**YOUR TASK:** Report the total number of lines that include the string "writing", without any other text.

**STORED DATA:**
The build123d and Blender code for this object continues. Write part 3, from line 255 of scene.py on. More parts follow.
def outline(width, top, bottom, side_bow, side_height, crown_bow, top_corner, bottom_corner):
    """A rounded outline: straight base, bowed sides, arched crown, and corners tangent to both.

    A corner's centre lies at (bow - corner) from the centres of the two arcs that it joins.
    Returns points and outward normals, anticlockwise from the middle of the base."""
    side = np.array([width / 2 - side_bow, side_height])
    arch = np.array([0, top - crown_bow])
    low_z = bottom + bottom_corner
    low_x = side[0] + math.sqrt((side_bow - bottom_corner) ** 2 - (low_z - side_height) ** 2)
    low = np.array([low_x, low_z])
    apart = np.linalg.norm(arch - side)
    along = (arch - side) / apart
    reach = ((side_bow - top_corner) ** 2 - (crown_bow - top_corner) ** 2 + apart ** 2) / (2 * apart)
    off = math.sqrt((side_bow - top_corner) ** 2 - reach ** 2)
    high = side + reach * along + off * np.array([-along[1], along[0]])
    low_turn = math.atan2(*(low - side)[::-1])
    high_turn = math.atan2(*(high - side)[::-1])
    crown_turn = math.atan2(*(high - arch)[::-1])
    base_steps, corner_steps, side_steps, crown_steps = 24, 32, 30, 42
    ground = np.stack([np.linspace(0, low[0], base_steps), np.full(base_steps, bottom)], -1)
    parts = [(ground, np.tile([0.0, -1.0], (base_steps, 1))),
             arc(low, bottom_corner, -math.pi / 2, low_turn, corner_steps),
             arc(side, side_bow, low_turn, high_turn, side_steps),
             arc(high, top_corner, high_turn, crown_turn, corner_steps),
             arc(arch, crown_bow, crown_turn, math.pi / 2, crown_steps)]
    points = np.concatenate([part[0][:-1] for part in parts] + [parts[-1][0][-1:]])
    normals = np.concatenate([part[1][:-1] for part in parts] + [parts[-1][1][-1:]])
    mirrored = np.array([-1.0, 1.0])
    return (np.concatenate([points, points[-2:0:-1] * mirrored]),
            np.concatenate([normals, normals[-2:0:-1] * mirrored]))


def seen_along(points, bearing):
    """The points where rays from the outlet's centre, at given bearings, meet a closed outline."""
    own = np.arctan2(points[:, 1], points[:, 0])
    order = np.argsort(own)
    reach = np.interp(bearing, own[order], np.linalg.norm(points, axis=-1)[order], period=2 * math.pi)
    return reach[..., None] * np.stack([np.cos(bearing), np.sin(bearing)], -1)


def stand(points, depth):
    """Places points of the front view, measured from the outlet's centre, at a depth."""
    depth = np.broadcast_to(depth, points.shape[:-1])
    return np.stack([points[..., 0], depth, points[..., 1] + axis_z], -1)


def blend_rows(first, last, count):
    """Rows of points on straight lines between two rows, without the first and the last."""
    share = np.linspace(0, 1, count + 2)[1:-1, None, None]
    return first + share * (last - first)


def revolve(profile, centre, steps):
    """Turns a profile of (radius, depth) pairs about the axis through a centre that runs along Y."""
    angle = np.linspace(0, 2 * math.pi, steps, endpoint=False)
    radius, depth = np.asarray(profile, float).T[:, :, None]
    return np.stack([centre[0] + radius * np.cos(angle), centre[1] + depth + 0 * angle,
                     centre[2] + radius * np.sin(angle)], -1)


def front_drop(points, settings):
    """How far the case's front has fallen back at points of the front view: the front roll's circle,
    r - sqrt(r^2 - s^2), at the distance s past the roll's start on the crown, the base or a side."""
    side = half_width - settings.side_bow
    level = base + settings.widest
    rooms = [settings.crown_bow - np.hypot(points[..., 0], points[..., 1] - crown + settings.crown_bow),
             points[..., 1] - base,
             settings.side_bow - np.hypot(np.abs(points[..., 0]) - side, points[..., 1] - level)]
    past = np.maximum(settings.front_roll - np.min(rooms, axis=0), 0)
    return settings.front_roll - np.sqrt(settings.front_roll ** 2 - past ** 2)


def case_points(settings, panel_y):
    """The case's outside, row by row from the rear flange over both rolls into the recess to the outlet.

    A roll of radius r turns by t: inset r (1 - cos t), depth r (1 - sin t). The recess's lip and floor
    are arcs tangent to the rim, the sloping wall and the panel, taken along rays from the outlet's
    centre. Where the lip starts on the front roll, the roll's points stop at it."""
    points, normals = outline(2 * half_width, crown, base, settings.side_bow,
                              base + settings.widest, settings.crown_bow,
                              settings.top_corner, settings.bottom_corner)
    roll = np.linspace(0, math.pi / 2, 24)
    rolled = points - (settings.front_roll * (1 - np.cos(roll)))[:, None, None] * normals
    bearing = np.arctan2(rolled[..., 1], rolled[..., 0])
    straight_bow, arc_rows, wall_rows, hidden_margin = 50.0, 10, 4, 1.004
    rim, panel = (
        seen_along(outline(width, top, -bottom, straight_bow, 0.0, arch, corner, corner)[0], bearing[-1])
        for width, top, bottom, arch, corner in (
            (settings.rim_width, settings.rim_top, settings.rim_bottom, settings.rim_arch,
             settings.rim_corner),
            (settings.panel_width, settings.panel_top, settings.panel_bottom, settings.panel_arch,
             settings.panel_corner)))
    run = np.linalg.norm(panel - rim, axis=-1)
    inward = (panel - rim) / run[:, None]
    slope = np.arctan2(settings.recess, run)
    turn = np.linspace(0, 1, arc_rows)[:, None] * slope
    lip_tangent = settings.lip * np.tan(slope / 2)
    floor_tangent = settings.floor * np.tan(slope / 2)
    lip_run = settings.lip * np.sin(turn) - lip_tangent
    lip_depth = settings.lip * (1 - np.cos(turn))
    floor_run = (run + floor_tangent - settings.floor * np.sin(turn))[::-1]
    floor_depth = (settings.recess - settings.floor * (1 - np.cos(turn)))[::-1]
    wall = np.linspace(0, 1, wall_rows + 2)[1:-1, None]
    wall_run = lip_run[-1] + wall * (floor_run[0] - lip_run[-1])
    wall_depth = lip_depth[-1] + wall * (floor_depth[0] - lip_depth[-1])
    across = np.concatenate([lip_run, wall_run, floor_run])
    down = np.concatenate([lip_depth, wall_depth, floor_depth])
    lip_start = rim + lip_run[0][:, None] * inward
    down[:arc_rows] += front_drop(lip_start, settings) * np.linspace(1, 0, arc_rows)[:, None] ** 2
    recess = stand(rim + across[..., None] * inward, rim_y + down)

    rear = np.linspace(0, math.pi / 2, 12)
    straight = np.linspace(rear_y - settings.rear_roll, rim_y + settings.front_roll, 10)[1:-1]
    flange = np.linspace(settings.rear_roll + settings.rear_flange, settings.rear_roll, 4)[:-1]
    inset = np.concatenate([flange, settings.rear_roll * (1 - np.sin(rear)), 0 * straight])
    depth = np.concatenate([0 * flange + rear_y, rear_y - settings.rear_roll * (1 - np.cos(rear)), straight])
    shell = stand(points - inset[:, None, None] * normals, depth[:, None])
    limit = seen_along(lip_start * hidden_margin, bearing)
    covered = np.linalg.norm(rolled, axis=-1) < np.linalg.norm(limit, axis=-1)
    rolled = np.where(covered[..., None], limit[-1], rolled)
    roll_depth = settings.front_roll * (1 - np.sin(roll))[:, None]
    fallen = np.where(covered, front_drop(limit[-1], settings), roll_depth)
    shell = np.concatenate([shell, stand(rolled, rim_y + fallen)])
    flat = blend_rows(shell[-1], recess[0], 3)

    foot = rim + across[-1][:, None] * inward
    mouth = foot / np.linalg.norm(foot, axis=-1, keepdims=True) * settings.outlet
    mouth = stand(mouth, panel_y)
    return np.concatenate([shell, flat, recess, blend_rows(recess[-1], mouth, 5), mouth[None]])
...
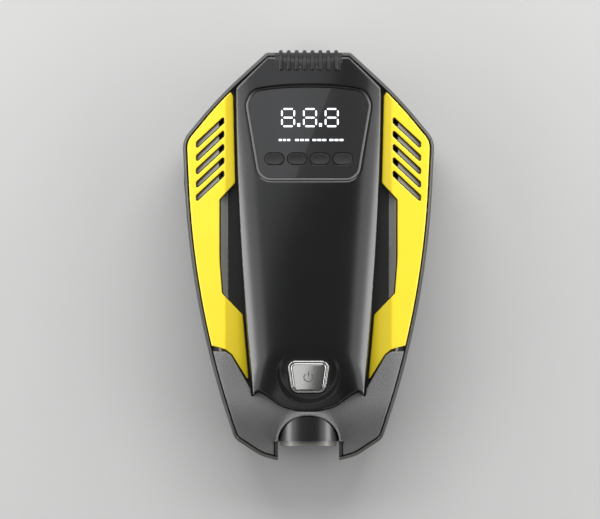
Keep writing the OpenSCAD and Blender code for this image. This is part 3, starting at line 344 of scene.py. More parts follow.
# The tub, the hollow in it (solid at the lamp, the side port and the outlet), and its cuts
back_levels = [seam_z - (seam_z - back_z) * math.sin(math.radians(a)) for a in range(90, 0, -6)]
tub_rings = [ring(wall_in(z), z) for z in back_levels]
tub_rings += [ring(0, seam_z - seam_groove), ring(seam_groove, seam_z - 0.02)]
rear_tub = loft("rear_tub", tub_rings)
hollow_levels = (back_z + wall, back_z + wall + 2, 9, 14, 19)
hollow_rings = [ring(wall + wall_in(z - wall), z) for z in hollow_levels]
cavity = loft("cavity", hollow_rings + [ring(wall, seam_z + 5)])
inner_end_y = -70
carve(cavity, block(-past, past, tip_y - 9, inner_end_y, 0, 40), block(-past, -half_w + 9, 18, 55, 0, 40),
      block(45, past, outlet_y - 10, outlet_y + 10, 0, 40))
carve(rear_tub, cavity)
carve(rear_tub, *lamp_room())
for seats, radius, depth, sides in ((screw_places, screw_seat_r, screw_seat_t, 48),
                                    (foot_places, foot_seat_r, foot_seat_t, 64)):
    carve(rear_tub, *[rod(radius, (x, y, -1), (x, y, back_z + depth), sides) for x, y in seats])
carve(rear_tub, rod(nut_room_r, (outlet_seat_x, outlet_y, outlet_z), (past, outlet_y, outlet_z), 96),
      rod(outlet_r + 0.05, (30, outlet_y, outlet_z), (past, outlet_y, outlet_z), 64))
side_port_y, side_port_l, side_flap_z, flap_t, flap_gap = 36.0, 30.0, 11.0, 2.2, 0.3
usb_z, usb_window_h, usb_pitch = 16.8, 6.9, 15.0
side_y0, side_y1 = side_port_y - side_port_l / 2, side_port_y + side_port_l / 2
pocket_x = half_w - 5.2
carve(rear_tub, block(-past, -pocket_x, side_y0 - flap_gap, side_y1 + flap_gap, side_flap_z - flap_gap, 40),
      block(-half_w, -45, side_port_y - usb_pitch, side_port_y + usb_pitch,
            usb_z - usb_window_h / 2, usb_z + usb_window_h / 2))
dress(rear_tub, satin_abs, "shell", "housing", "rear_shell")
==
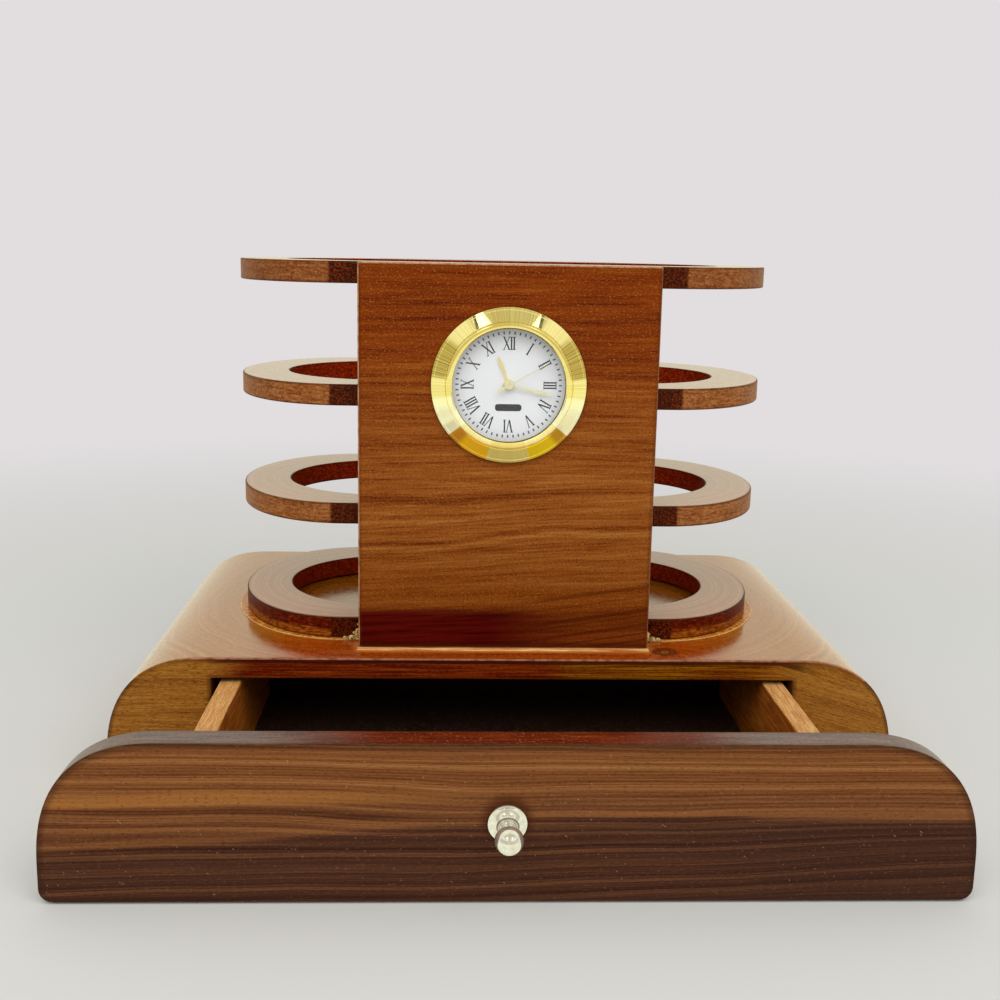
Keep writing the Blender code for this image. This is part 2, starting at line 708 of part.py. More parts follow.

**RESULT FOR THIS TASK:** 2